**Problem description**. Give every line of the material again, exactly as written.
>>>
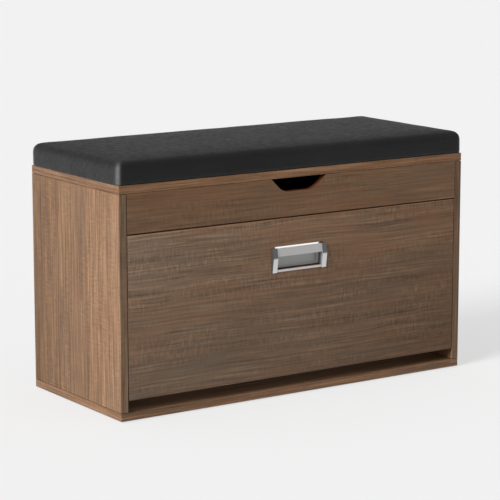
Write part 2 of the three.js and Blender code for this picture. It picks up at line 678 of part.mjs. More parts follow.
// The arc slot lets the stop pin travel between the closed and the open front.
function arcSlot(x) {
  const { radius, closed, open, slot } = STOP;
  const outline = new THREE.Shape();
  const start = THREE.MathUtils.degToRad(closed);
  const end = THREE.MathUtils.degToRad(open);
  outline.absarc(PIVOT.y, PIVOT.z, radius + slot, start, end, false);
  outline.absarc(...onArc(open, radius), slot, end, end + Math.PI, false);
  outline.absarc(PIVOT.y, PIVOT.z, radius - slot, end, start, true);
  outline.absarc(...onArc(closed, radius), slot, start + Math.PI, start + 2 * Math.PI, false);
  outline.closePath();
  return alongX(outline, x);
}

function pivotPlate(side) {
  const outline = rounded([[-147, 42], [-106, 42], [-90, 66], [-90, 104], [-147, 104]], 6);
  const plate = alongX(outline, mirrored(side, [INNER - PLATE, INNER]));
  const wide = around(side * INNER);
  const screwHoles = [[-140, 49], [-112, 49], [-97, 97], [-140, 97]].map((place) =>
    cylinder(PLATE_HOLE, wide, X_AXIS, [0, ...place], 12),
  );
  return cut(plate, arcSlot(wide), ...screwHoles);
}

// A stud stands on the plate: a shoulder that spaces the cheek, the bearing shank and a head.
function pivotStud(side) {
  const { shank, head, headThickness } = STUD;
  const plateFace = INNER - PLATE;
  const shoulder = CHEEK_OUT + PLAY;
  const headFace = CHEEK_IN - PLAY;
  const headEnd = headFace - headThickness;
  const profile = [
    [0, headEnd],
    [head, headEnd],
    [head, headFace],
    [shank, headFace],
    [shank, shoulder],
    [head, shoulder],
    [head, plateFace],
    [0, plateFace],
  ];
  return turned(profile, X_AXIS.clone().multiplyScalar(side), [0, PIVOT.y, PIVOT.z], 32);
}

for (const [name, side] of SIDES) {
  piece(`rack_cheek_${name}`, rackCheek(side), ZINC);
  piece(`pivot_plate_${name}`, pivotPlate(side), ZINC);
  piece(`pivot_stud_${name}`, pivotStud(side), ZINC);
  piece(`stop_pin_${name}`, stopPin(side), ZINC);
  for (const [level, z] of Object.entries(CHEEK_SCREW_HEIGHTS)) {
    piece(`cheek_screw_${name}_${level}`, cheekScrew(side, z), ZINC);
  }
}
for (const rod of RODS) piece(rod.name, rackRod(rod), CHROME);

export default bench;
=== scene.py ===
"""Entryway bench: its finishes, seat cushion, recessed pull, rack wires and screws.

Metres. X runs to the right, the front faces -Y, Z is up. Places and main sizes come from the
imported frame, so the pieces follow it.
"""
import json
import math

import bmesh
import bpy
import numpy as np
from bpy.props import FloatProperty, FloatVectorProperty, IntProperty, PointerProperty
from mathutils import Matrix, Vector, noise


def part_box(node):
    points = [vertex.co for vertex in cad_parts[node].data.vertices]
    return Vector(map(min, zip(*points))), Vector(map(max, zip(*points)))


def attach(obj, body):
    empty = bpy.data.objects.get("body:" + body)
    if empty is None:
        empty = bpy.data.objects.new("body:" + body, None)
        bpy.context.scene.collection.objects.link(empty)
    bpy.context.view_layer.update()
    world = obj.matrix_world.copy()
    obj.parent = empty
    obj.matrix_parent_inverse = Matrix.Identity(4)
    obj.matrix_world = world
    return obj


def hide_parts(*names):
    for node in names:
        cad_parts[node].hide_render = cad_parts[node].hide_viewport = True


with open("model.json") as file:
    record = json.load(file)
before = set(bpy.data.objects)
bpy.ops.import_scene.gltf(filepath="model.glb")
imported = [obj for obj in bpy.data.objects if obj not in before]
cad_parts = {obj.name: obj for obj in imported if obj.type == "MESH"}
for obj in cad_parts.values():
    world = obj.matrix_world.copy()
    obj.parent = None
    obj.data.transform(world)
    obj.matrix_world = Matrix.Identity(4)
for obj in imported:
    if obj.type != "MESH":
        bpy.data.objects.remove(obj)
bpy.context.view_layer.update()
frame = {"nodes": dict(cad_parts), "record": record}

bl_info = {
    "name": "Entryway Bench",
    "version": (1, 0, 0),
    "blender": (4, 5, 0),
    "location": "View3D > Sidebar > Bench",
    "description": "Dresses the bench's fixed frame with its finishes, cushion, pull and screws",
    "category": "Object",
}

NODES = frame["nodes"]
BODIES = frame["record"]["behaviour"]["bodies"]
BODY_OF = {node: body for body, nodes in BODIES.items() for node in nodes}
SIDES = (("left", -1), ("right", 1))
MM = 0.001
MERGE = 1e-6  # vertices closer than this are one


# ---------------------------------------------------------------- settings


def number(name, description, default, **more):
    """A plain number."""
    return FloatProperty(name=name, description=description, default=default, **more)


def length(name, description, default):
    """A size in metres."""
    return number(name, description, default, min=0.0, unit="LENGTH", precision=5)


def colour(name, description, default):
    """A linear colour."""
    return FloatVectorProperty(
        name=name, description=description, default=default, size=3, min=0.0, max=1.0, subtype="COLOR"
    )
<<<
**Exercise solution**.
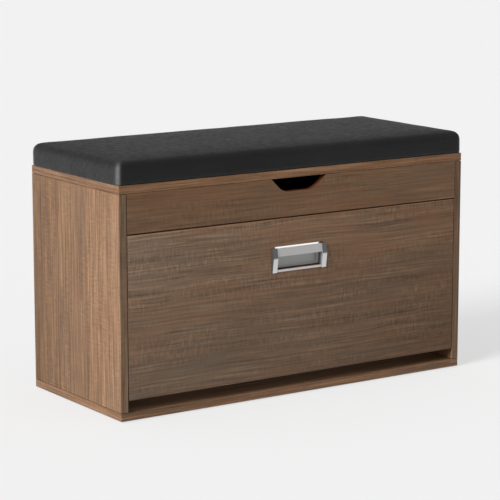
Write part 2 of the three.js and Blender code for this picture. It picks up at line 678 of part.mjs. More parts follow.
// The arc slot lets the stop pin travel between the closed and the open front.
function arcSlot(x) {
  const { radius, closed, open, slot } = STOP;
  const outline = new THREE.Shape();
  const start = THREE.MathUtils.degToRad(closed);
  const end = THREE.MathUtils.degToRad(open);
  outline.absarc(PIVOT.y, PIVOT.z, radius + slot, start, end, false);
  outline.absarc(...onArc(open, radius), slot, end, end + Math.PI, false);
  outline.absarc(PIVOT.y, PIVOT.z, radius - slot, end, start, true);
  outline.absarc(...onArc(closed, radius), slot, start + Math.PI, start + 2 * Math.PI, false);
  outline.closePath();
  return alongX(outline, x);
}

function pivotPlate(side) {
  const outline = rounded([[-147, 42], [-106, 42], [-90, 66], [-90, 104], [-147, 104]], 6);
  const plate = alongX(outline, mirrored(side, [INNER - PLATE, INNER]));
  const wide = around(side * INNER);
  const screwHoles = [[-140, 49], [-112, 49], [-97, 97], [-140, 97]].map((place) =>
    cylinder(PLATE_HOLE, wide, X_AXIS, [0, ...place], 12),
  );
  return cut(plate, arcSlot(wide), ...screwHoles);
}

// A stud stands on the plate: a shoulder that spaces the cheek, the bearing shank and a head.
function pivotStud(side) {
  const { shank, head, headThickness } = STUD;
  const plateFace = INNER - PLATE;
  const shoulder = CHEEK_OUT + PLAY;
  const headFace = CHEEK_IN - PLAY;
  const headEnd = headFace - headThickness;
  const profile = [
    [0, headEnd],
    [head, headEnd],
    [head, headFace],
    [shank, headFace],
    [shank, shoulder],
    [head, shoulder],
    [head, plateFace],
    [0, plateFace],
  ];
  return turned(profile, X_AXIS.clone().multiplyScalar(side), [0, PIVOT.y, PIVOT.z], 32);
}

for (const [name, side] of SIDES) {
  piece(`rack_cheek_${name}`, rackCheek(side), ZINC);
  piece(`pivot_plate_${name}`, pivotPlate(side), ZINC);
  piece(`pivot_stud_${name}`, pivotStud(side), ZINC);
  piece(`stop_pin_${name}`, stopPin(side), ZINC);
  for (const [level, z] of Object.entries(CHEEK_SCREW_HEIGHTS)) {
    piece(`cheek_screw_${name}_${level}`, cheekScrew(side, z), ZINC);
  }
}
for (const rod of RODS) piece(rod.name, rackRod(rod), CHROME);

export default bench;
=== scene.py ===
"""Entryway bench: its finishes, seat cushion, recessed pull, rack wires and screws.

Metres. X runs to the right, the front faces -Y, Z is up. Places and main sizes come from the
imported frame, so the pieces follow it.
"""
import json
import math

import bmesh
import bpy
import numpy as np
from bpy.props import FloatProperty, FloatVectorProperty, IntProperty, PointerProperty
from mathutils import Matrix, Vector, noise


def part_box(node):
    points = [vertex.co for vertex in cad_parts[node].data.vertices]
    return Vector(map(min, zip(*points))), Vector(map(max, zip(*points)))


def attach(obj, body):
    empty = bpy.data.objects.get("body:" + body)
    if empty is None:
        empty = bpy.data.objects.new("body:" + body, None)
        bpy.context.scene.collection.objects.link(empty)
    bpy.context.view_layer.update()
    world = obj.matrix_world.copy()
    obj.parent = empty
    obj.matrix_parent_inverse = Matrix.Identity(4)
    obj.matrix_world = world
    return obj


def hide_parts(*names):
    for node in names:
        cad_parts[node].hide_render = cad_parts[node].hide_viewport = True


with open("model.json") as file:
    record = json.load(file)
before = set(bpy.data.objects)
bpy.ops.import_scene.gltf(filepath="model.glb")
imported = [obj for obj in bpy.data.objects if obj not in before]
cad_parts = {obj.name: obj for obj in imported if obj.type == "MESH"}
for obj in cad_parts.values():
    world = obj.matrix_world.copy()
    obj.parent = None
    obj.data.transform(world)
    obj.matrix_world = Matrix.Identity(4)
for obj in imported:
    if obj.type != "MESH":
        bpy.data.objects.remove(obj)
bpy.context.view_layer.update()
frame = {"nodes": dict(cad_parts), "record": record}

bl_info = {
    "name": "Entryway Bench",
    "version": (1, 0, 0),
    "blender": (4, 5, 0),
    "location": "View3D > Sidebar > Bench",
    "description": "Dresses the bench's fixed frame with its finishes, cushion, pull and screws",
    "category": "Object",
}

NODES = frame["nodes"]
BODIES = frame["record"]["behaviour"]["bodies"]
BODY_OF = {node: body for body, nodes in BODIES.items() for node in nodes}
SIDES = (("left", -1), ("right", 1))
MM = 0.001
MERGE = 1e-6  # vertices closer than this are one


# ---------------------------------------------------------------- settings


def number(name, description, default, **more):
    """A plain number."""
    return FloatProperty(name=name, description=description, default=default, **more)


def length(name, description, default):
    """A size in metres."""
    return number(name, description, default, min=0.0, unit="LENGTH", precision=5)


def colour(name, description, default):
    """A linear colour."""
    return FloatVectorProperty(
        name=name, description=description, default=default, size=3, min=0.0, max=1.0, subtype="COLOR"
    )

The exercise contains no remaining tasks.